The Australian dollar traded up to a high of 0.7808 during Asian trade yesterday. But it’s below that level at 0.7791 this morning in what can only be characterised as quiet trade.
The US dollar’s weakness remains the key driver for the Aussie at present. But while the Euro has bounced significantly – around 200 points – from last week’s low, the Aussie dollar has lagged that move as traders worry about the outlook for growth and what that means for the Reserve Bank of Australia.
If anything, the combination of another solid NAB survey and the return of the optimists, which took the Westpac consumer sentiment index 3.6% higher and above the 100 level for the first time since November 2016, should have put those concerns about the need for a rate cut to one side for now.
But the fact they did not, that the Aussie got to the 78-cent level I noted was possible yesterday but couldn’t kick on toward 0.7830 suggests not everyone is as convinced as me that the economy is still doing well.
As I noted earlier, the fact that the unemployment expectations index fell 3.3% to its lowest level since 2011 is the real kicker for me. If folks are not worried about losing their job then they are more inclined to spend and borrow.
It doesn’t mean that the real concerns over the risks to the economy about the high levels of debt Australian households aren’t valid – especially as prices start to pull back for housing. Rather as I write often the strength of the Australian jobs market is an important salve to these concerns and a key area of support for the economy both directly, in terms of jobs and money circulating, and in the positive psychological impacts that a lack of fear of job loss can have on a person, their family, and the economy.
Anyway, we’ll have to see how the data flows over the next month or three to gauge where consumers heads and wallets are really at.
In the meantime, it’s the US dollar’s direction and moves in iron ore, not to mention Chinese trade tomorrow, which will be the key drivers.
Looking at the charts the AUDUSD looks like it is trapped in a 100-point range of indecision. It needs to break above 0.7810 to kick back toward 0.7830/40 and then if that breaks 0.7860/70. Support is at 0.7770, 0.7749 and 0.7730.
In other forex developments, the US dollar remains pressured with the DXY down 0.3% and back under 93 while the Euro is up half a percent and trading at 1.1866. This Euro rally in many ways is the ECB’s to break, to end. I say that because it’s clear that the Fed is going to be hiking again in December unless something goes awry pretty fast in the US, or global economy. That’s pretty much priced into interest rate markets and assimilated into forex rates like the EURUSD. And it’s pretty clear that the ECB is grappling with its own withdrawal of monetary stimulus as growth across the EU accelerates.

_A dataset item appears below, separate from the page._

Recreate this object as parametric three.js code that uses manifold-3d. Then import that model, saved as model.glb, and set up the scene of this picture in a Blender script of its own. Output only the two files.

But the ECB wants to do it – that withdrawal – in a manner that recognises its earlier in the expansion than the US, has lower growth rates across the EU, and has the smallest impact possible on the Euro. It’s a tightrope – one Mario Draghi and his colleagues have to walk and one which makes tonight’s speech by Draghi interesting. 1.1880 and 1.1929/30 are resistance at the moment.
USDJPY still looks toppy at the moment but it’s largely unchanged at 112.50 on the day after another recovery from a low near 112. 111.90/95 is the key level USDJPY must hold to avoid a cascade lower. Looking at the pound and it’s the USD’s weakness that is again driving it higher. At 1.3221 GBPUSD is up about 0.15%.
Turning to the commodity bloc now and the CAD has been the best performer rising with the price of oil overnight. At 1.2454 USDCAD is down half a percent as prices roll over and look like they are headed toward a test of the 38.2% retracement level of the upmove which comes in at 1.2393.